ASB welcomed new Hall of Fame inductees:
Dale Lecrone, founder, LeMatic., Jackson, Mich, a company that has been providing innovative solutions for packaging and automated systems to the worldwide baking industry since 1973.
Louis Kuchuris, baker who founded East Balt Commissary, Chicago, to supply McDonald's® first franchise with buns and muffins. Kuchuris and Ray Kroc, founder and chairman, McDonald's Corp. 1955-1984, sealed the deal on the customer-supplier relationship with only a “gentleman,s handshake,” which lead to a successful worldwide operation.
Dr. Louys Rumsey, educator who started the Baking Science and Management department at Florida State University; inventor; visionary marketer for the baking industry.
Dora Schwebel, started Schwebel Baking Co. with her husband in 1906. By 1923, they were producing 1,000 loaves a day. After her husband died in 1928, Schwebel steered the company through the Great Depression, often donating bread to those in need, while building the company's success. Schwebel Baking Co. went on to expand and continues to flourish today. Schwebel died in 1964.

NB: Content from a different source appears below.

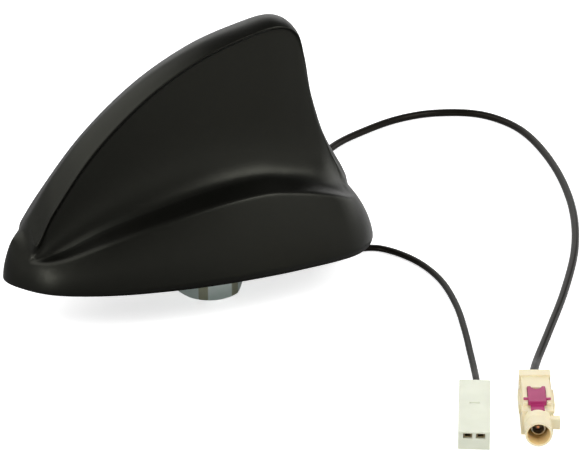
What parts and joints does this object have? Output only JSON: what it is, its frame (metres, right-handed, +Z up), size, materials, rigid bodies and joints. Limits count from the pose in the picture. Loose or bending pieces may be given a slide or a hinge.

Keynote speaker, Tom Flick, author of “Leading People to Excellence,” encouraged bakers to strive for excellence, providing inspiring words about leadership. “Leadership has always been about concern for the people who work with you,” he says. “Leadership is movement, taking action, risk and not expecting anything in return.” He also urged bakers not to pass up new ideas and opportunities. “We're wired two-thirds stop and one-half go, which causes us to stop going after our dreams and goals.” He says people see themselves as they've always been instead of what they could be. “How many times do we ignore opportunities because we do things the way we've always done them,” he adds.
Flint encouraged bakers to think outside the box, as well as give 100 percent of their attention to the people they come into contact with and the tasks at hand, in order to relate more effectively. Good advice as bakers navigate the obstacles and opportunities ahead in 2009.